**EXERCISE TASK**
Can all of these lines be returned exactly?

* * * * * * * * *

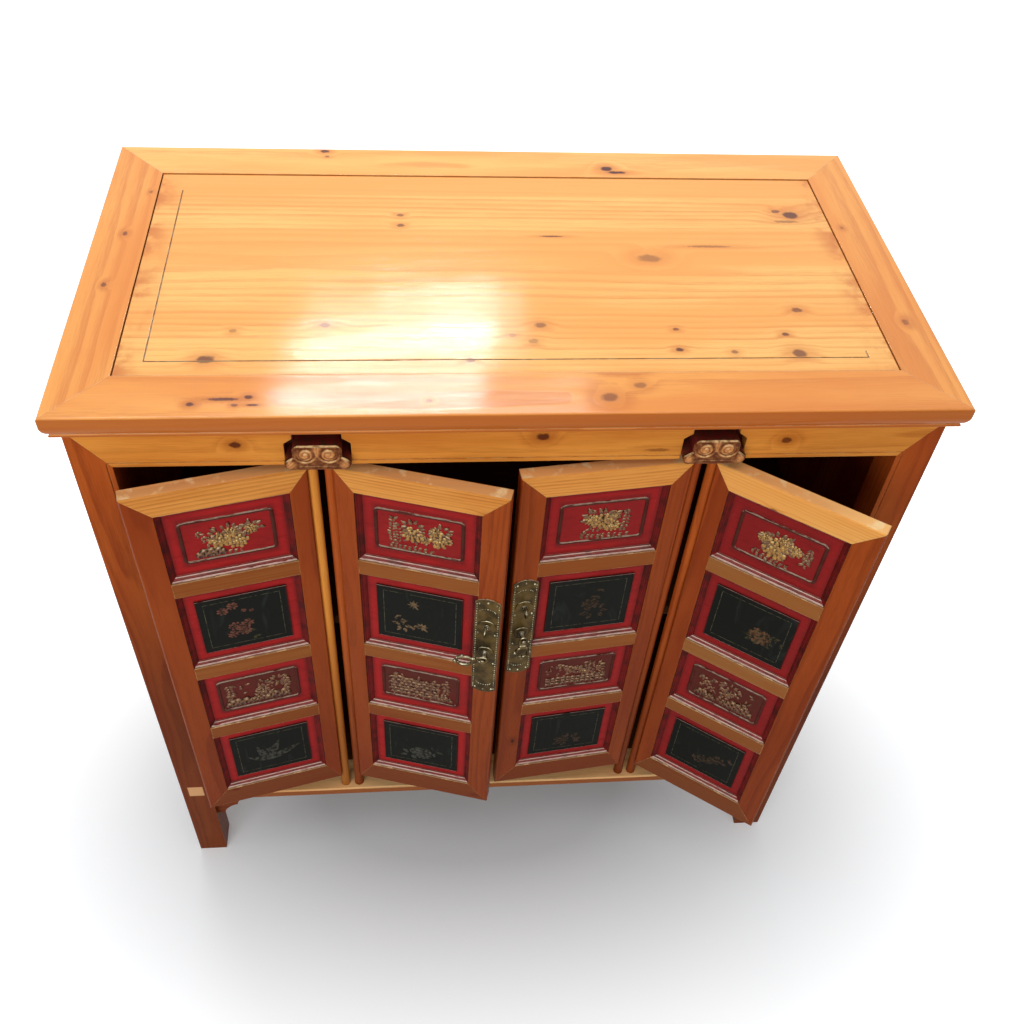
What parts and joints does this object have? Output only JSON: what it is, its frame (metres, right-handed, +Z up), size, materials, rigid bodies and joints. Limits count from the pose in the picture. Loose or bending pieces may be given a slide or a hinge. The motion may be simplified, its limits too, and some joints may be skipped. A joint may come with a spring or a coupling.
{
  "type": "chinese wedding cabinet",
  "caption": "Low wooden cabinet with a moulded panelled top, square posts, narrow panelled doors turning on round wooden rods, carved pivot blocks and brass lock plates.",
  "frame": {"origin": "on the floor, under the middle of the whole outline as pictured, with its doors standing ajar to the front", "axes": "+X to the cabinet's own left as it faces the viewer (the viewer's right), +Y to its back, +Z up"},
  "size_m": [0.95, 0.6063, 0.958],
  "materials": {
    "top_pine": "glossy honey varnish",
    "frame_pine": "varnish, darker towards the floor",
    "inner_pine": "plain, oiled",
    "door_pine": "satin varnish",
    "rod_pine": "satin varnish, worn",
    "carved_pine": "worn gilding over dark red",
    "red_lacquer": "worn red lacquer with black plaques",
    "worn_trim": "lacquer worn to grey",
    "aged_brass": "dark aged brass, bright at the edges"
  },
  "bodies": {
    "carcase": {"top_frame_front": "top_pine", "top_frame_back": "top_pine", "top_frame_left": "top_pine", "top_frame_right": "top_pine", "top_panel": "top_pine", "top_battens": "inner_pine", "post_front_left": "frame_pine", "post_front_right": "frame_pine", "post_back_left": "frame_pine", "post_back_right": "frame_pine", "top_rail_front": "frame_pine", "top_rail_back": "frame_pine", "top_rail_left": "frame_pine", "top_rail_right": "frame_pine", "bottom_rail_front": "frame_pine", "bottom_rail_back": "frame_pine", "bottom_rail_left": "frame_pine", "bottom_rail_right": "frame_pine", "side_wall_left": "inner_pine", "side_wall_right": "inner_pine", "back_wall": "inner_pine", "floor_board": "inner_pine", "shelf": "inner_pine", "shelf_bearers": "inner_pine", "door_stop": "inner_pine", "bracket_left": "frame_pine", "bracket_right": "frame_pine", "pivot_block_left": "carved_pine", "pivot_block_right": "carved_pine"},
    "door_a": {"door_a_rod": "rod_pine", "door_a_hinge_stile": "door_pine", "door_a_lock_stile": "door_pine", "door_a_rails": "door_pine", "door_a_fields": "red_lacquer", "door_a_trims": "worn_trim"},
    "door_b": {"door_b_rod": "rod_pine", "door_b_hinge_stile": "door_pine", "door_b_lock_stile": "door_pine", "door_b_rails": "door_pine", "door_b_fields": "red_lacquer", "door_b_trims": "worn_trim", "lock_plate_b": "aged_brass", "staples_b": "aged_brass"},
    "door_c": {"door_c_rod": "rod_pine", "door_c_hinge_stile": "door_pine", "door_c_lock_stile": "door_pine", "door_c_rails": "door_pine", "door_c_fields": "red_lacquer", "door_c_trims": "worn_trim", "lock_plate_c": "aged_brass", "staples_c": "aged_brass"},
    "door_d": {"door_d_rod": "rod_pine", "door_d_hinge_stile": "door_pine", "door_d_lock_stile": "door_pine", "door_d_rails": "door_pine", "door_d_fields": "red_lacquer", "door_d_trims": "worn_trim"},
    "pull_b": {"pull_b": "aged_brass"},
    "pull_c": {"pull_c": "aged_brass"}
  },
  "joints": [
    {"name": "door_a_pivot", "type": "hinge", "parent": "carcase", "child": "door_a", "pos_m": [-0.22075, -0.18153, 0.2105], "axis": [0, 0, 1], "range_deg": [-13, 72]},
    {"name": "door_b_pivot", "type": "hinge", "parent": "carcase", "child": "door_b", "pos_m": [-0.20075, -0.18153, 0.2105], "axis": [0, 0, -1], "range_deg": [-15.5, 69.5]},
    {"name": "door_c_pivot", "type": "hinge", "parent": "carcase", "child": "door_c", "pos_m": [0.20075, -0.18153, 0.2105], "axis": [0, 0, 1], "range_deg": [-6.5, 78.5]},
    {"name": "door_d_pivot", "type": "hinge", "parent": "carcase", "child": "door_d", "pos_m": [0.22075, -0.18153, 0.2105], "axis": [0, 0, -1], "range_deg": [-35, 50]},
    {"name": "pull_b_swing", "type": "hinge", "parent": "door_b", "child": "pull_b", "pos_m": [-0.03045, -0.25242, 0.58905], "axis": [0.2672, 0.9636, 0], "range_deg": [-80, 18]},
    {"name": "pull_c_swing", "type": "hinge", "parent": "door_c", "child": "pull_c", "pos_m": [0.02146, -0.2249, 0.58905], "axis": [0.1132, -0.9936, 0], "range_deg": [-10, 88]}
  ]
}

* * * * * * * * *

**FULL ANSWER**
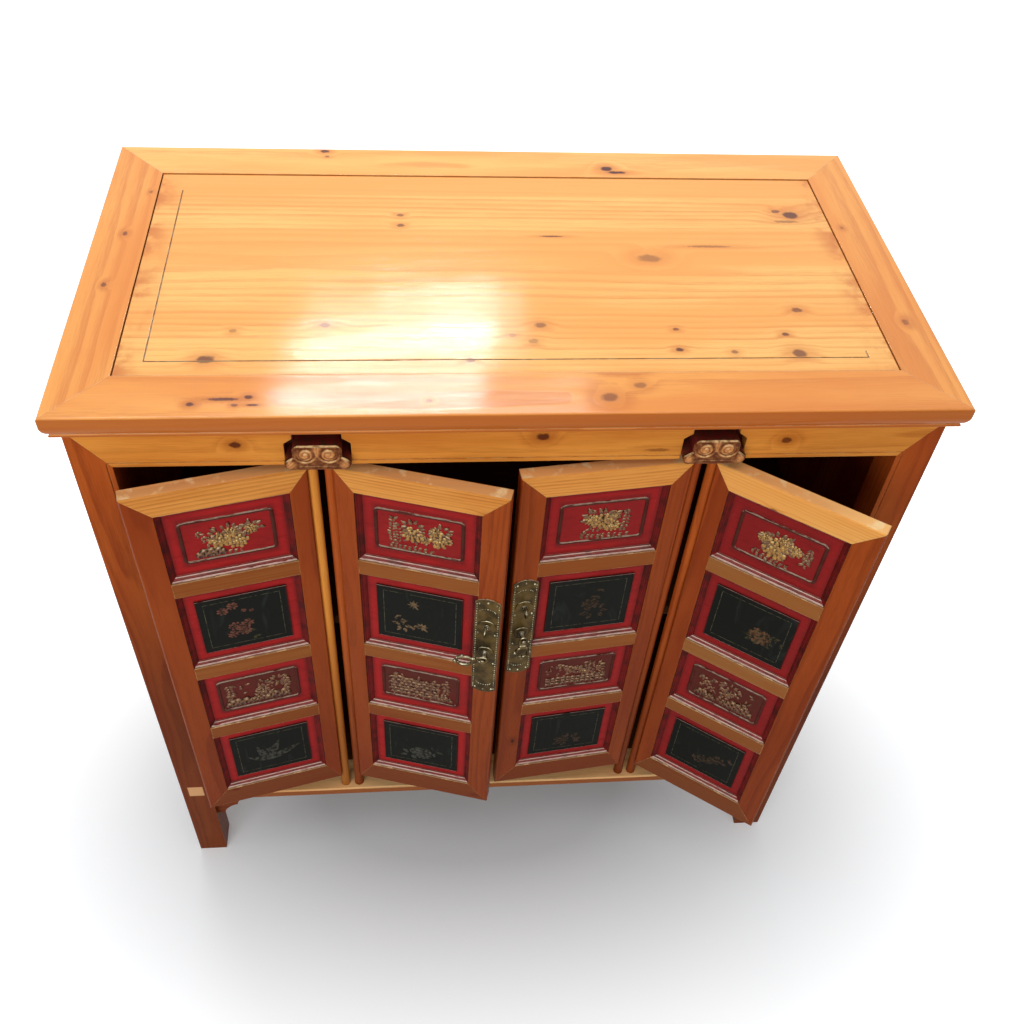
What parts and joints does this object have? Output only JSON: what it is, its frame (metres, right-handed, +Z up), size, materials, rigid bodies and joints. Limits count from the pose in the picture. Loose or bending pieces may be given a slide or a hinge. The motion may be simplified, its limits too, and some joints may be skipped. A joint may come with a spring or a coupling.
{
  "type": "chinese wedding cabinet",
  "caption": "Low wooden cabinet with a moulded panelled top, square posts, narrow panelled doors turning on round wooden rods, carved pivot blocks and brass lock plates.",
  "frame": {"origin": "on the floor, under the middle of the whole outline as pictured, with its doors standing ajar to the front", "axes": "+X to the cabinet's own left as it faces the viewer (the viewer's right), +Y to its back, +Z up"},
  "size_m": [0.95, 0.6063, 0.958],
  "materials": {
    "top_pine": "glossy honey varnish",
    "frame_pine": "varnish, darker towards the floor",
    "inner_pine": "plain, oiled",
    "door_pine": "satin varnish",
    "rod_pine": "satin varnish, worn",
    "carved_pine": "worn gilding over dark red",
    "red_lacquer": "worn red lacquer with black plaques",
    "worn_trim": "lacquer worn to grey",
    "aged_brass": "dark aged brass, bright at the edges"
  },
  "bodies": {
    "carcase": {"top_frame_front": "top_pine", "top_frame_back": "top_pine", "top_frame_left": "top_pine", "top_frame_right": "top_pine", "top_panel": "top_pine", "top_battens": "inner_pine", "post_front_left": "frame_pine", "post_front_right": "frame_pine", "post_back_left": "frame_pine", "post_back_right": "frame_pine", "top_rail_front": "frame_pine", "top_rail_back": "frame_pine", "top_rail_left": "frame_pine", "top_rail_right": "frame_pine", "bottom_rail_front": "frame_pine", "bottom_rail_back": "frame_pine", "bottom_rail_left": "frame_pine", "bottom_rail_right": "frame_pine", "side_wall_left": "inner_pine", "side_wall_right": "inner_pine", "back_wall": "inner_pine", "floor_board": "inner_pine", "shelf": "inner_pine", "shelf_bearers": "inner_pine", "door_stop": "inner_pine", "bracket_left": "frame_pine", "bracket_right": "frame_pine", "pivot_block_left": "carved_pine", "pivot_block_right": "carved_pine"},
    "door_a": {"door_a_rod": "rod_pine", "door_a_hinge_stile": "door_pine", "door_a_lock_stile": "door_pine", "door_a_rails": "door_pine", "door_a_fields": "red_lacquer", "door_a_trims": "worn_trim"},
    "door_b": {"door_b_rod": "rod_pine", "door_b_hinge_stile": "door_pine", "door_b_lock_stile": "door_pine", "door_b_rails": "door_pine", "door_b_fields": "red_lacquer", "door_b_trims": "worn_trim", "lock_plate_b": "aged_brass", "staples_b": "aged_brass"},
    "door_c": {"door_c_rod": "rod_pine", "door_c_hinge_stile": "door_pine", "door_c_lock_stile": "door_pine", "door_c_rails": "door_pine", "door_c_fields": "red_lacquer", "door_c_trims": "worn_trim", "lock_plate_c": "aged_brass", "staples_c": "aged_brass"},
    "door_d": {"door_d_rod": "rod_pine", "door_d_hinge_stile": "door_pine", "door_d_lock_stile": "door_pine", "door_d_rails": "door_pine", "door_d_fields": "red_lacquer", "door_d_trims": "worn_trim"},
    "pull_b": {"pull_b": "aged_brass"},
    "pull_c": {"pull_c": "aged_brass"}
  },
  "joints": [
    {"name": "door_a_pivot", "type": "hinge", "parent": "carcase", "child": "door_a", "pos_m": [-0.22075, -0.18153, 0.2105], "axis": [0, 0, 1], "range_deg": [-13, 72]},
    {"name": "door_b_pivot", "type": "hinge", "parent": "carcase", "child": "door_b", "pos_m": [-0.20075, -0.18153, 0.2105], "axis": [0, 0, -1], "range_deg": [-15.5, 69.5]},
    {"name": "door_c_pivot", "type": "hinge", "parent": "carcase", "child": "door_c", "pos_m": [0.20075, -0.18153, 0.2105], "axis": [0, 0, 1], "range_deg": [-6.5, 78.5]},
    {"name": "door_d_pivot", "type": "hinge", "parent": "carcase", "child": "door_d", "pos_m": [0.22075, -0.18153, 0.2105], "axis": [0, 0, -1], "range_deg": [-35, 50]},
    {"name": "pull_b_swing", "type": "hinge", "parent": "door_b", "child": "pull_b", "pos_m": [-0.03045, -0.25242, 0.58905], "axis": [0.2672, 0.9636, 0], "range_deg": [-80, 18]},
    {"name": "pull_c_swing", "type": "hinge", "parent": "door_c", "child": "pull_c", "pos_m": [0.02146, -0.2249, 0.58905], "axis": [0.1132, -0.9936, 0], "range_deg": [-10, 88]}
  ]
}